## Set problem
Write out exactly the lines from the line with "Continue the build123d" through the line with "CAMERA_LENS = 52.13", both ends included, and no other line.

## Materials provided
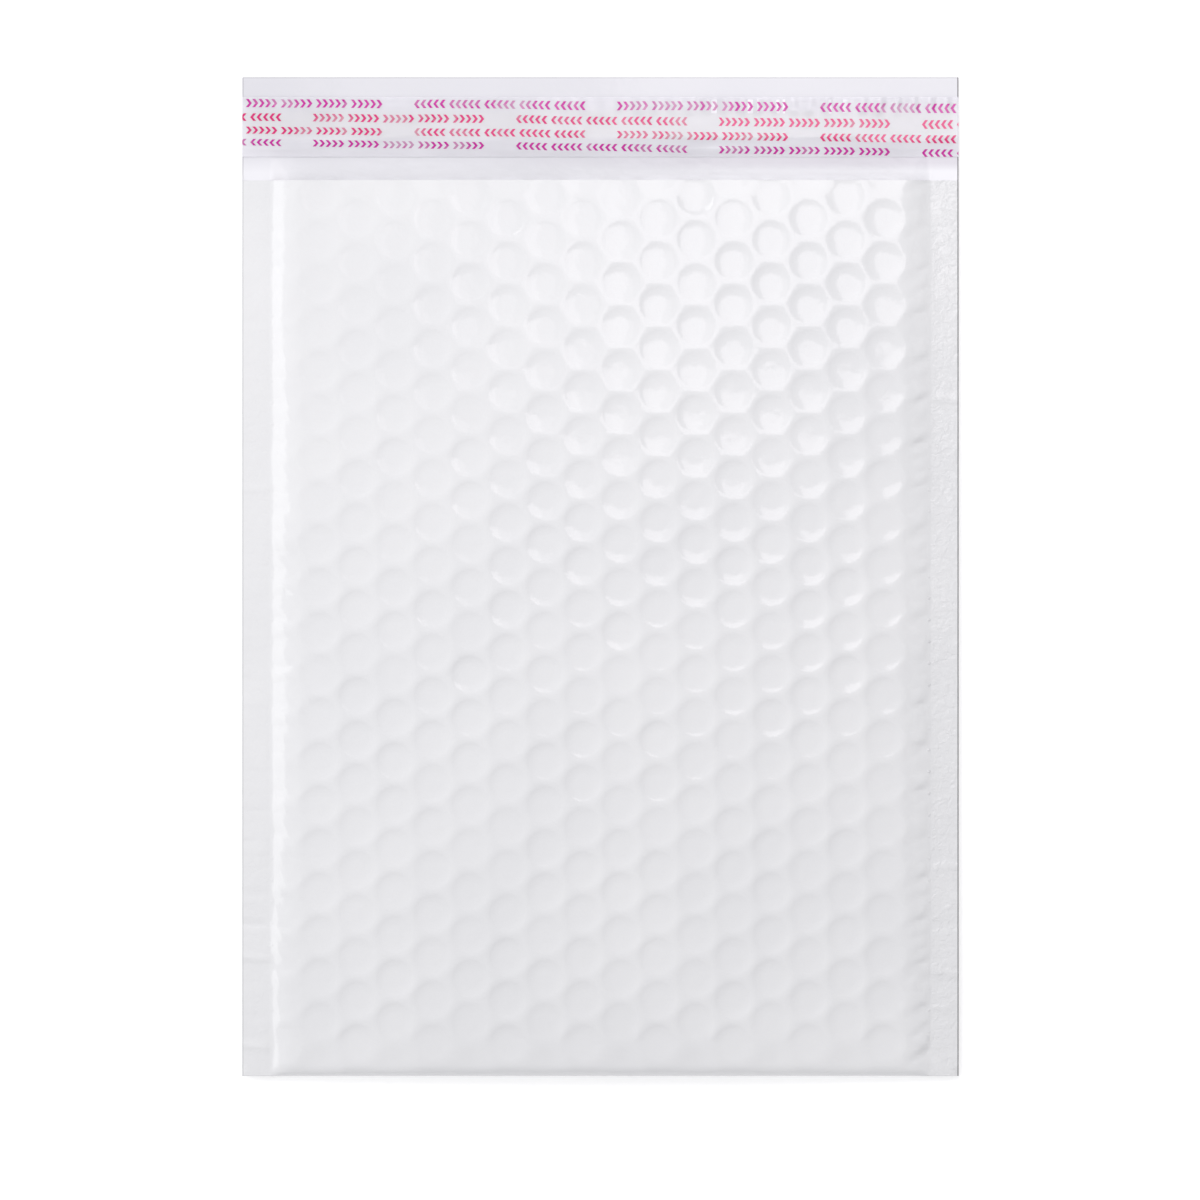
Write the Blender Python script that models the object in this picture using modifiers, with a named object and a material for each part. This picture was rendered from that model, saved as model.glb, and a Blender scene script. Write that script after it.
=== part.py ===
"""A padded mailing envelope of white polythene film, empty, lying on its back with its flap open.

Metres, +Z up. The envelope lies on the XY plane. +Y runs from the folded bottom of the pouch to
the tip of the flap, and the origin is at the bottom centre of the whole envelope.
"""

import math
from collections import namedtuple

import bmesh
import bpy
from mathutils.geometry import delaunay_2d_cdt

# Outline of the envelope
WIDTH = 0.180
POUCH_LENGTH = 0.225
FLAP_LENGTH = 0.026

# Side welds, where the plies are melted into one flat band
WELD_WIDTH = 0.0073
WELD_COVER = 0.0001
WELD_HEIGHT = 0.0026
WELD_EDGE = 0.00015
WELD_GAP = 0.0006

# Plies, from the outside in
FLAP_FILM = 0.0004
DISH_DEPTH = 0.0005
DISH_FLOOR = 0.0003
LINING = 0.0020
POCKET_GAP = 0.0048
CLEARANCE = 0.0003

# Rounding of the pouch beside its welds and at its folded bottom, and how far its front face
# falls from the middle to the welds
SIDE_ROUND = 0.0070
FOLD_ROUND = 0.0050
CROWN = 0.0012

# Air bubbles, which show in the outer film as shallow dishes on a triangular lattice
BUBBLE_PITCH = 0.01089
BUBBLE_RADIUS = 0.0046
FIRST_ROW_DROP = 0.0042
FRONT_SIDES = 8
BACK_SIDES = 6

# Flap, with its band of glue and the strip that covers it
FLAP_ROOT = 0.0020
FLAP_DROP = 0.0055
GLUE_WIDTH = 0.0066
GLUE_THICKNESS = 0.0003
GLUE_FROM_TIP = 0.0120
GLUE_INSET = 0.0010
LINER_WIDTH = 0.0150
LINER_FILM = 0.0002
LINER_FROM_TIP = 0.0125
LINER_SHOULDER = 0.0012

# Facets across each rounding, and the longest step between points on the flat
SIDE_FACETS = 4
FOLD_FACETS = 3
DROP_FACETS = 3
EDGE_STEP = 0.036
INNER_STEP = 0.040

# Worked out from the sizes above
HALF_WIDTH = WIDTH / 2
LENGTH = POUCH_LENGTH + FLAP_LENGTH
BOTTOM_Y = -LENGTH / 2
MOUTH_Y = BOTTOM_Y + POUCH_LENGTH
TIP_Y = LENGTH / 2
PAST_MOUTH_Y = MOUTH_Y + FLAP_LENGTH / 2
FILM = DISH_DEPTH + DISH_FLOOR
WELD_HALF = FLAP_FILM / 2 + WELD_COVER
WELD_X = HALF_WIDTH - WELD_WIDTH
LINING_INSET = FILM + CLEARANCE
POCKET_INSET = LINING_INSET + LINING
THICKNESS = 2 * POCKET_INSET + POCKET_GAP

# Nested surfaces of the pouch. Each lies inset from the outer skin on the flat, starts an
# outline inside the welds and the fold, and is two edges thick there
Shell = namedtuple("Shell", "inset outline edge")
SKIN = Shell(0.0, 0.0, WELD_HALF)
CAVITY = Shell(FILM, FILM, WELD_EDGE)
LINING_SKIN = Shell(LINING_INSET, LINING_INSET + WELD_GAP, WELD_EDGE)
POCKET = Shell(POCKET_INSET, POCKET_INSET + WELD_GAP, WELD_EDGE)

# Same point of two sheets, and the longest distance between points taken as one
POINT_MERGE = 1e-7


def clear_scene():
    """Removes whatever the scene holds at the start."""
    for thing in list(bpy.data.objects):
        bpy.data.objects.remove(thing)


def make_collection(name):
    """A collection of that name, linked to the scene."""
    collection = bpy.data.collections.new(name)
    bpy.context.scene.collection.children.link(collection)
    return collection


def make_material(name, colour, roughness, alpha=1.0):
    """A Principled material of one colour."""
    material = bpy.data.materials.new(name)
    material.use_nodes = True
    shader = material.node_tree.nodes["Principled BSDF"]
    shader.inputs["Base Color"].default_value = (*colour, 1.0)
    shader.inputs["Roughness"].default_value = roughness
    shader.inputs["Metallic"].default_value = 0.0
    shader.inputs["Alpha"].default_value = alpha
    material.diffuse_color = (*colour, alpha)
    return material


def share(distance, run):
    """How far along a run a distance lies, from 0 to 1."""
    return min(max(distance / run, 0.0), 1.0)


def swell(distance):
    """Height share beside a weld: it climbs steeply from the weld and levels out."""
    return 1 - (1 - share(distance, SIDE_ROUND)) ** 2


def roll(distance):
    """Height share at the folded bottom, where the plies turn in a round."""
    return math.sqrt(1 - (1 - share(distance, FOLD_ROUND)) ** 2)


def heights(x, y, shell):
    """Lowest and highest point of a shell over (x, y)."""
    side = swell(WELD_X - shell.outline - abs(x))
    fold = roll(y - BOTTOM_Y - shell.outline)
    crown = CROWN * (x / WELD_X) ** 2
    weld_low = WELD_HEIGHT - shell.edge
    weld_high = WELD_HEIGHT + shell.edge
    flat_low = weld_low + (shell.inset - weld_low) * side
    flat_high = weld_high + (THICKNESS - crown - shell.inset - weld_high) * side
    lifted = swell(WELD_X - LINING_SKIN.outline - abs(x)) ** 2
    nose = WELD_HEIGHT + (THICKNESS / 2 - WELD_HEIGHT) * lifted
    low = nose - shell.edge + (flat_low - nose + shell.edge) * fold
    high = nose + shell.edge + (flat_high - nose - shell.edge) * fold
    return low, high


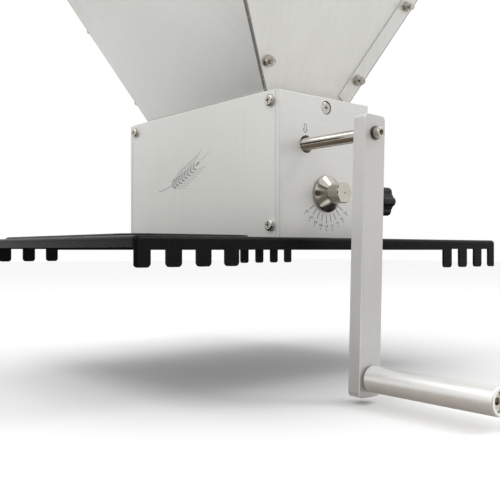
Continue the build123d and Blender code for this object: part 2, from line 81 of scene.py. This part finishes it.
TURNED_DEPTH = 0.0013
LOWER_Y = -0.000733
LOWER_Z = 0.03887

# ---- camera ----
CAMERA_AT = (0.5432, -0.4351, -0.0075)
CAMERA_AZIMUTH = 50.5
CAMERA_LENS = 52.13

# ---- stage ----
STAGE_CENTRE = (0.08, 0, 0.06)
FLOOR_HALF = 6.0
FLOOR_GAP = 0.005

# ---- knurl ----
KNURL_AROUND = 120
KNURL_ALONG = 158
KNURL_DEPTH = 0.00055

# ---- engraved marks: how far they reach into and stand out of a face, and the gap scale's sizes ----
MARK_LOW = -0.00004
MARK_HIGH = 0.00003
TICK_STEP = 14.0
TICK_COUNT = 9
TICK_WIDTH = 0.0006
TICK_FROM = 0.0174
TICK_TO = 0.0236
MIDDLE_TICK_TO = 0.0248
GAP_PER_TICK = 0.2
ARROW_STROKE = 0.0005

# ---- the ear of barley on the front cover ----
EAR_AT = (-0.028, 0.0605)
EAR_REACH = 0.066
EAR_RISE = 0.022
EAR_ROWS = 8
STEM_STROKES = 16
STEM_WIDTH = 0.0008
GRAIN_LENGTH = 0.0082
GRAIN_WIDTH = 0.0026
AWN_LENGTH = 0.014
AWN_WIDTH = 0.0004

# ---- colours that more than one look uses ----
BRIGHT_CUT = (0.90, 0.90, 0.88)
SMUDGE = (0.50, 0.49, 0.46)
MIX_FIRST = 6
MIX_SECOND = 7


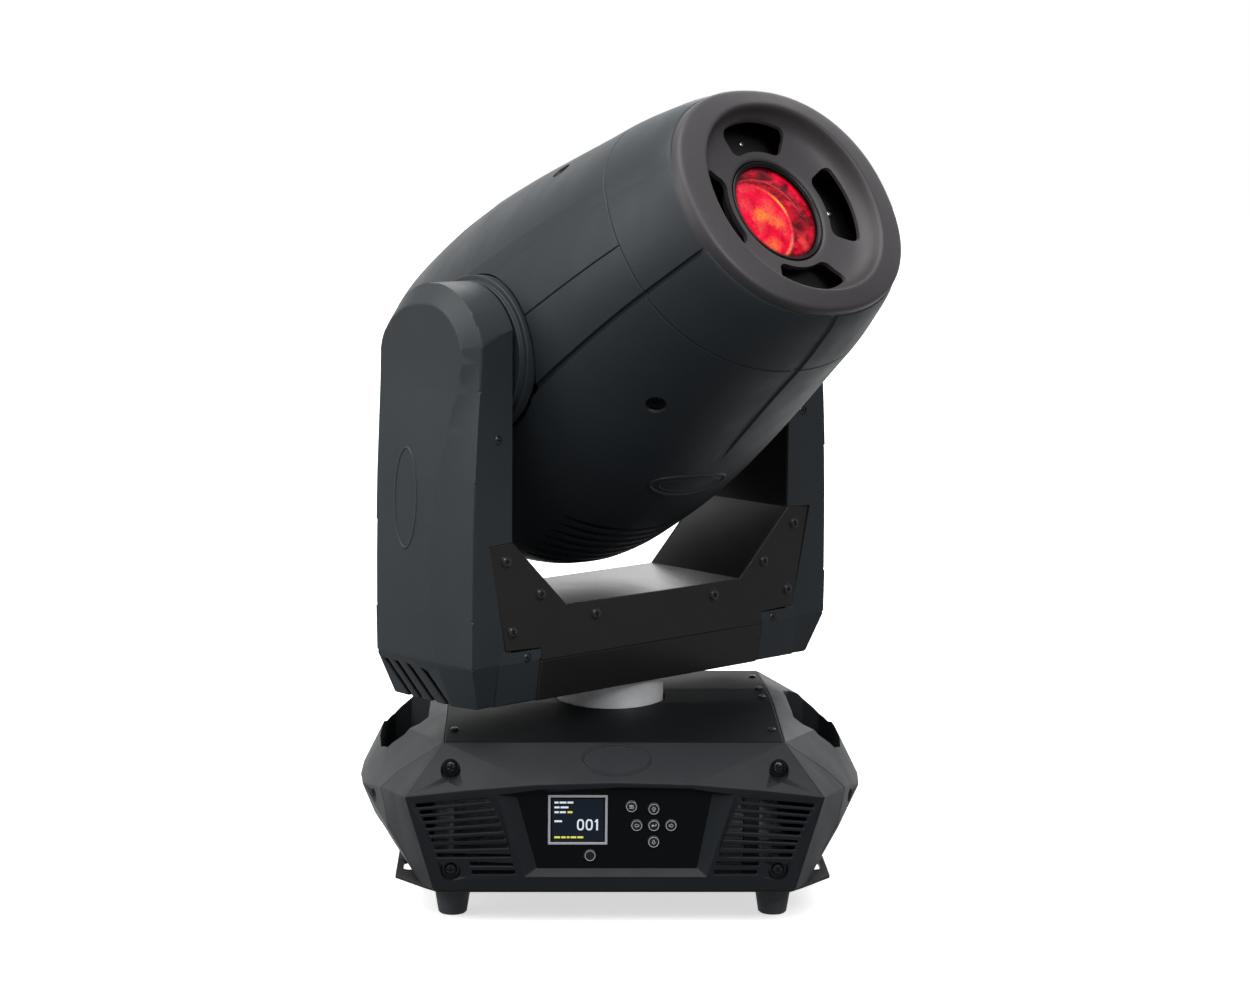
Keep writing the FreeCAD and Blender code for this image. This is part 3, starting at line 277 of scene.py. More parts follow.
def lens_mat():
    """front lens whose emission paints the lit colour disc seen through it, painted highlight arcs and painted shade;
    UV is the lens face, -1..1
    """
    m, nt, b = new_mat("lens_painted_glow")
    uv = nt.nodes.new("ShaderNodeTexCoord").outputs["UV"]

    def dist(cx, cy, sx=1.0, sy=1.0, src=None):
        mp = nt.nodes.new("ShaderNodeMapping")
        mp.inputs["Location"].default_value = (-cx * sx, -cy * sy, 0)
        mp.inputs["Scale"].default_value = (sx, sy, 1)
        nt.links.new(uv if src is None else src, mp.inputs["Vector"])
        ln = nt.nodes.new("ShaderNodeVectorMath")
        ln.operation = "LENGTH"
        nt.links.new(mp.outputs["Vector"], ln.inputs[0])
        return ln.outputs["Value"]

    def mix(a, c_, f, kind="MIX"):
        n = nt.nodes.new("ShaderNodeMix")
        n.data_type = "RGBA"
        n.blend_type = kind
        if isinstance(f, float):
            n.inputs["Factor"].default_value = f
        else:
            nt.links.new(f, n.inputs["Factor"])
        for q, w in (("A", a), ("B", c_)):
            if isinstance(w, tuple):
                n.inputs[q].default_value = w
            else:
                nt.links.new(w, n.inputs[q])
        return n.outputs["Result"]

    def mul(a, c_):
        return mix(a, c_, 1.0, "MULTIPLY")

    def add(a, c_):
        return mix(a, c_, 1.0, "ADD")

    K, W = (0, 0, 0, 1), (1, 1, 1, 1)
    # rippled coordinates, so that the patches have soft torn borders
    nz = nt.nodes.new("ShaderNodeTexNoise")
    nz.inputs["Scale"].default_value = 4.0
    nz.inputs["Detail"].default_value = 3.0
    nt.links.new(uv, nz.inputs["Vector"])
    off = nt.nodes.new("ShaderNodeVectorMath")
    off.operation = "MULTIPLY_ADD"
    off.inputs[1].default_value = (0.34, 0.34, 0.0)
    off.inputs[2].default_value = (-0.17, -0.17, 0.0)
    nt.links.new(nz.outputs["Color"], off.inputs[0])
    wob = nt.nodes.new("ShaderNodeVectorMath")
    wob.operation = "ADD"
    nt.links.new(uv, wob.inputs[0])
    nt.links.new(off.outputs[0], wob.inputs[1])
    wob = wob.outputs[0]
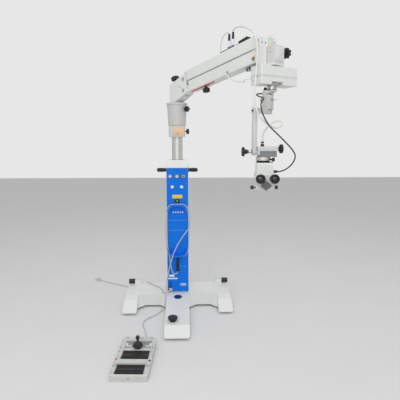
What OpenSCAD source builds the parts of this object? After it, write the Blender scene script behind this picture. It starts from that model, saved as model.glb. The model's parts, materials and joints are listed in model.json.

## Answer to the exercise
Continue the build123d and Blender code for this object: part 2, from line 81 of scene.py. This part finishes it.
TURNED_DEPTH = 0.0013
LOWER_Y = -0.000733
LOWER_Z = 0.03887

# ---- camera ----
CAMERA_AT = (0.5432, -0.4351, -0.0075)
CAMERA_AZIMUTH = 50.5
CAMERA_LENS = 52.13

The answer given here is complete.